Start RECORDS SUPPLIED
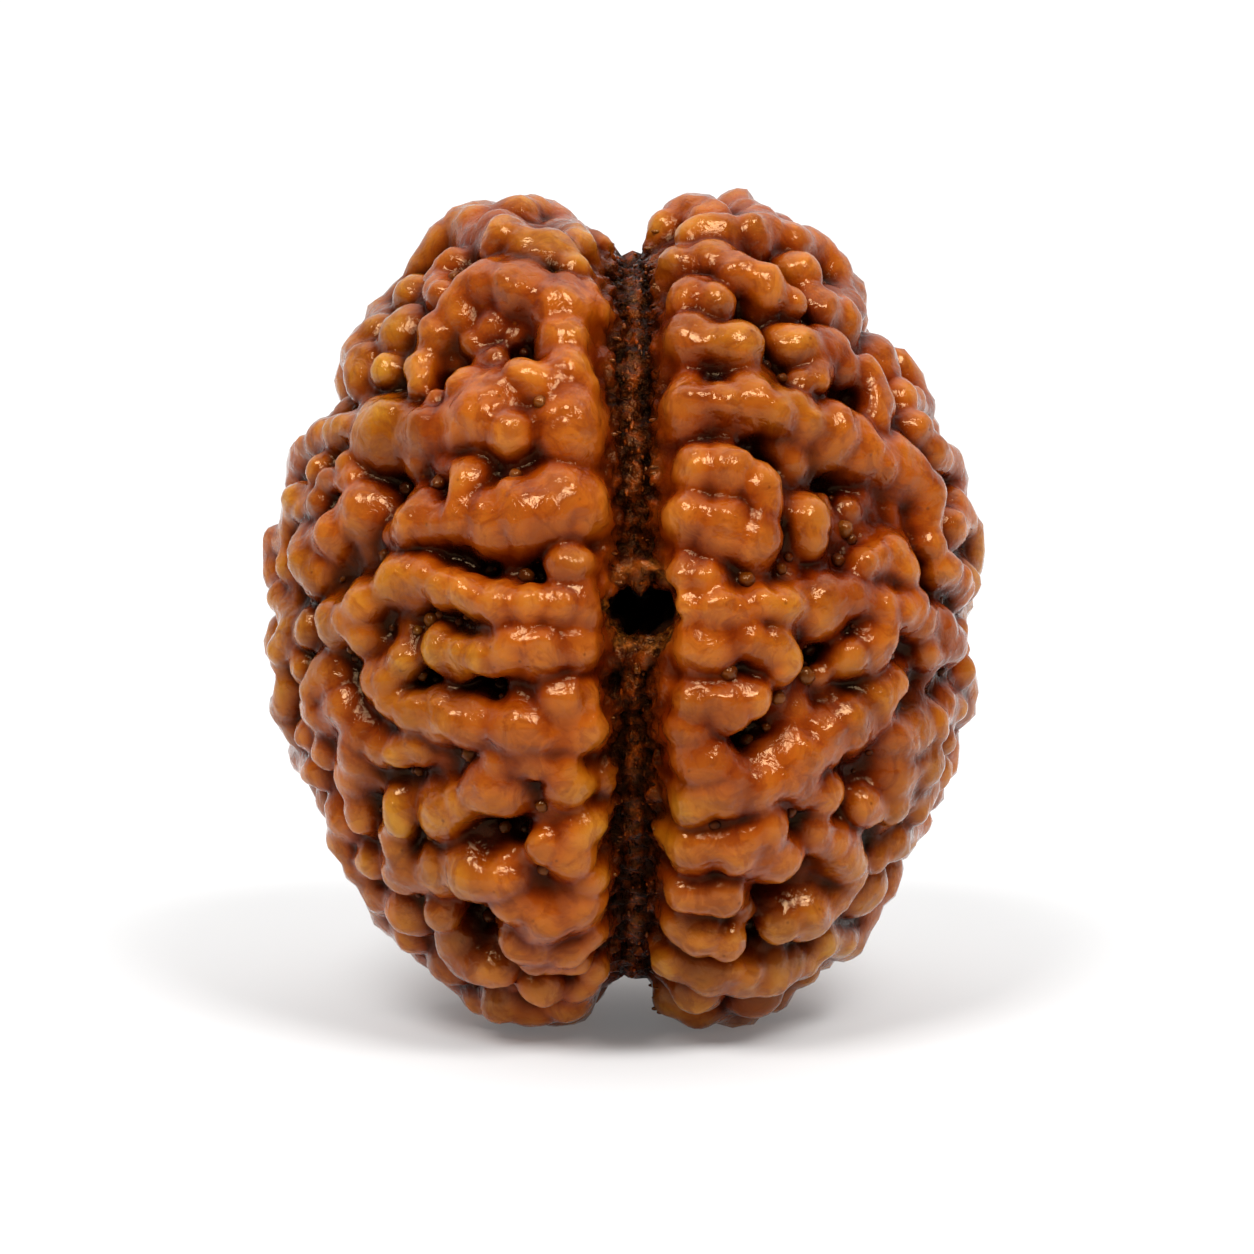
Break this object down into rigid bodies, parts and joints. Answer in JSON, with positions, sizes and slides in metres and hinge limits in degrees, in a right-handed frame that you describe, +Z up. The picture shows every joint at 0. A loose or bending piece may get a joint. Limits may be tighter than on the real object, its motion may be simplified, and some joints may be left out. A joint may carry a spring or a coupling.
{
  "type": "two-faced rudraksha bead",
  "caption": "Natural rudraksha seed stone bead with knobbly lobed ridges, a seam round it and a bore through the middle, leaning back on its lower knobs.",
  "frame": {"origin": "middle of the bead's bounding box, on the surface that it rests on", "axes": "+Z up, nearly along the seams; -Y towards the mouth of the bore that is looked into, which is tipped up by the lean; +X across both lobes"},
  "size_m": [0.0206, 0.0198, 0.0236],
  "materials": {
    "seed_stone": "oiled and polished brown seed stone, glossy on the ridges and dark in the crevices"
  },
  "bodies": {
    "root": {"bead": "seed_stone"}
  },
  "joints": []
}
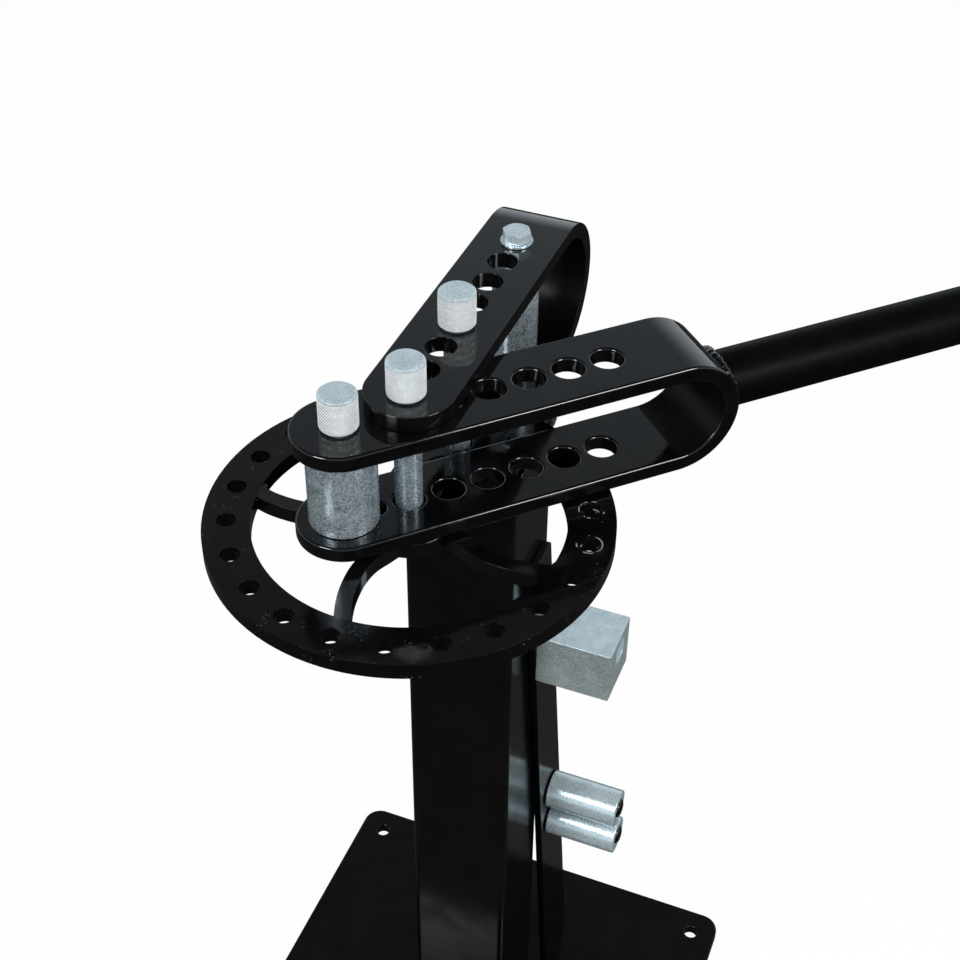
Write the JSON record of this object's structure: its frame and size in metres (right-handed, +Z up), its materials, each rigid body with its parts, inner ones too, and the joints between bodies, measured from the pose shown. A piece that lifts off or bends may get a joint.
End RECORDS SUPPLIED
WHAT YOU HAVE TO DO
Write out all the lines again, exactly as they are.

RESULT FOR THIS TASK
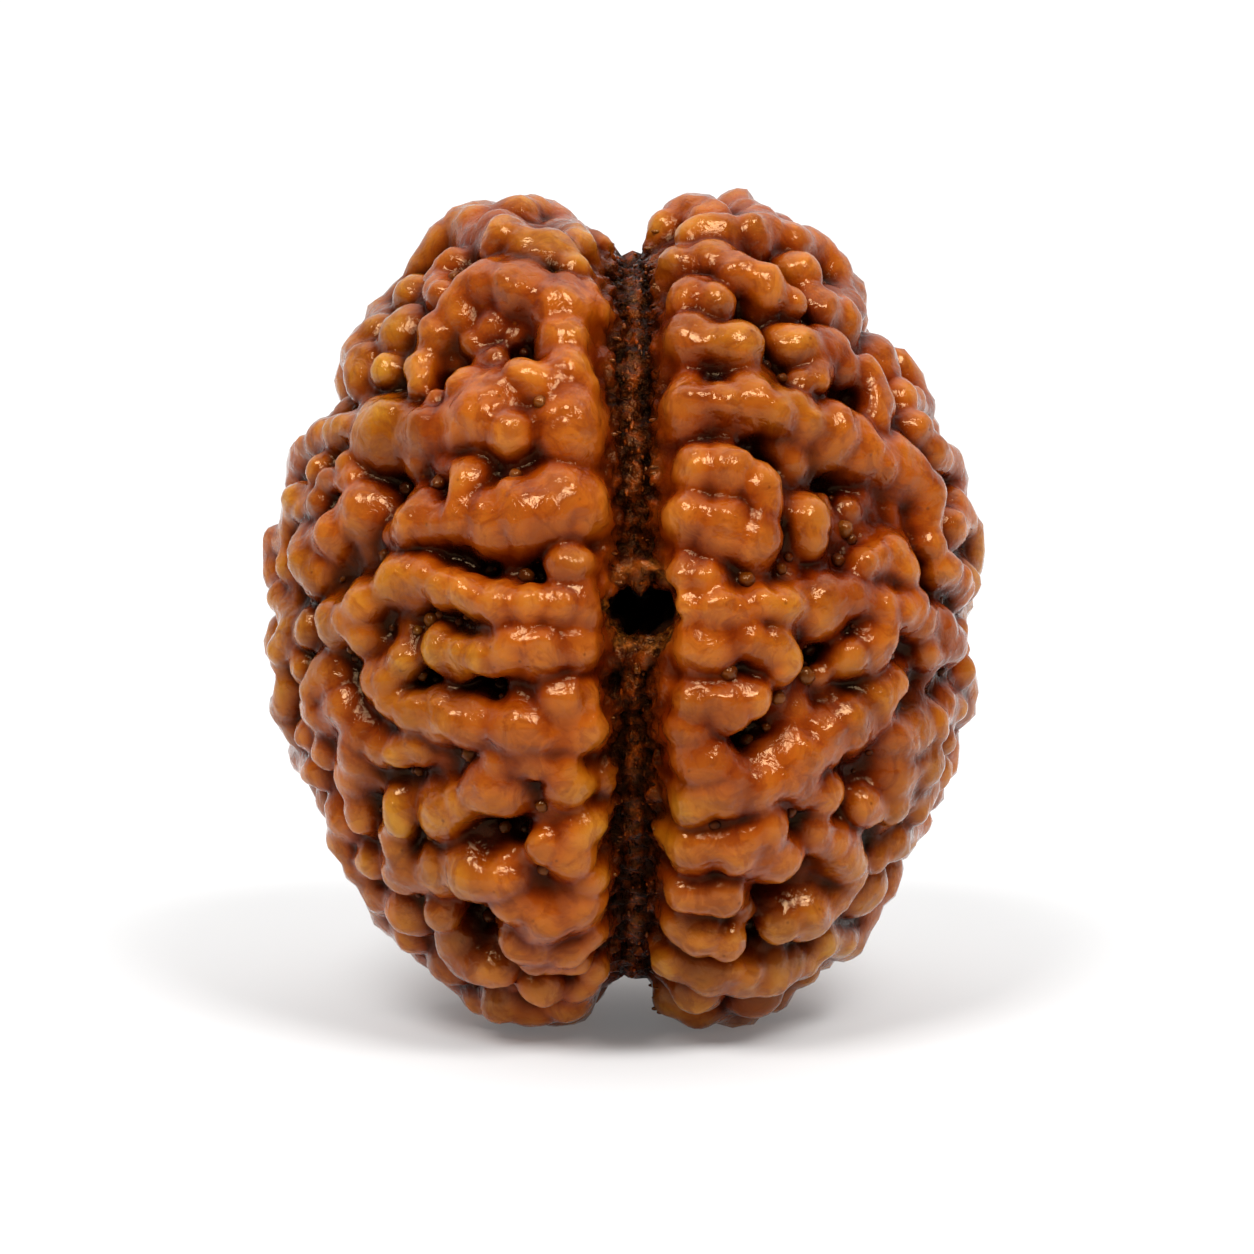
Break this object down into rigid bodies, parts and joints. Answer in JSON, with positions, sizes and slides in metres and hinge limits in degrees, in a right-handed frame that you describe, +Z up. The picture shows every joint at 0. A loose or bending piece may get a joint. Limits may be tighter than on the real object, its motion may be simplified, and some joints may be left out. A joint may carry a spring or a coupling.
{
  "type": "two-faced rudraksha bead",
  "caption": "Natural rudraksha seed stone bead with knobbly lobed ridges, a seam round it and a bore through the middle, leaning back on its lower knobs.",
  "frame": {"origin": "middle of the bead's bounding box, on the surface that it rests on", "axes": "+Z up, nearly along the seams; -Y towards the mouth of the bore that is looked into, which is tipped up by the lean; +X across both lobes"},
  "size_m": [0.0206, 0.0198, 0.0236],
  "materials": {
    "seed_stone": "oiled and polished brown seed stone, glossy on the ridges and dark in the crevices"
  },
  "bodies": {
    "root": {"bead": "seed_stone"}
  },
  "joints": []
}
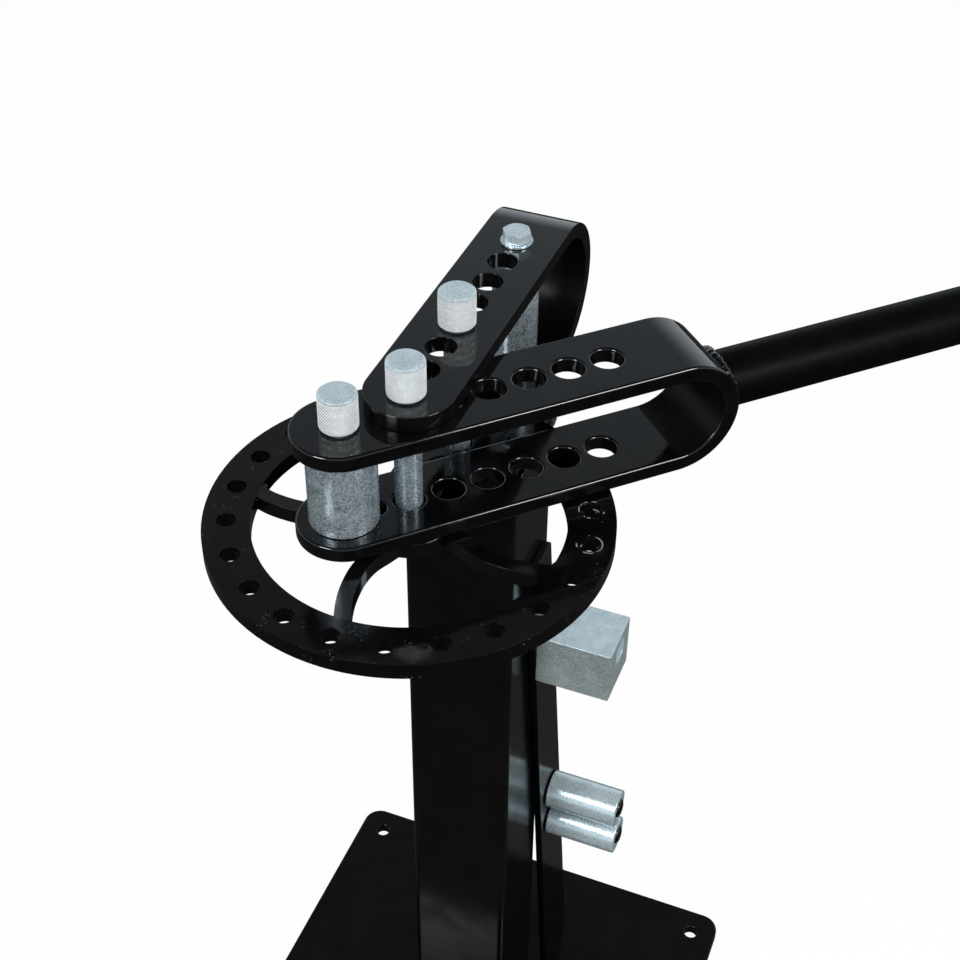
Write the JSON record of this object's structure: its frame and size in metres (right-handed, +Z up), its materials, each rigid body with its parts, inner ones too, and the joints between bodies, measured from the pose shown. A piece that lifts off or bends may get a joint.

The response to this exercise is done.